High Summer
At the height of summer, there are reasonable expectations of warm weather. The time is when the usual students are not at schools and educational establishments. Many workers are taking holidays in the period. A general desire in people to go away from their routine location is present and much acted upon. Those unable to, or not wanting to, journey much distance from their home, take day trips, or visit places near their domicile about which they have been curious but which without the circumstances presented by high summer they have not had motivation or opportunity to visit. So, at the height of summer there are a lot of people having leisure time in the countryside and a lot of other people having leisure time in the city.
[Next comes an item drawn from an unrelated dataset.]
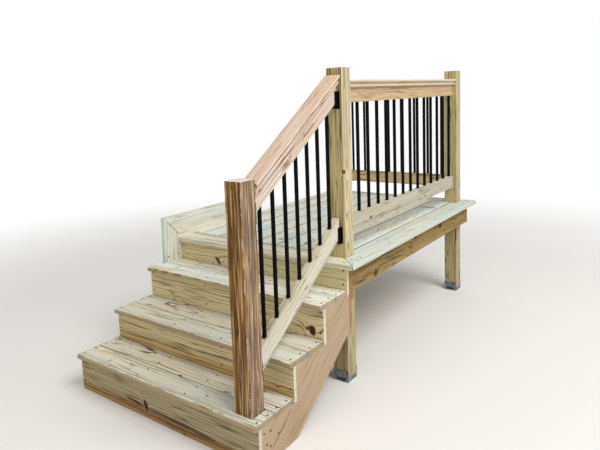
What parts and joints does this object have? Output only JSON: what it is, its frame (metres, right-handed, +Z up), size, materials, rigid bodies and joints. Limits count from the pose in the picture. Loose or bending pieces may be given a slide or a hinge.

Sheep, meanwhile, will be unlikely to be ‘on holiday’ in high summer. In rural areas they will be trying to get on with their normal lives despite a visitor influx and the attendant effects upon them and potential threats to their well-being. Sheep in rural farm parks and suchlike will be undergoing much attention from humans, due to a great quantity of visitors. In cities, sheep at city farms - intrinsically not a natural sheep habitat - will too be enduring much human attention because of large visitor numbers - and, moreover, in a general context of constraint of space. At high season too, sheep may be especially being deployed as features of attractions, shows etc.
High summer may not be a highly nice time for sheep - if the context is masses of people around them and in their vicinity.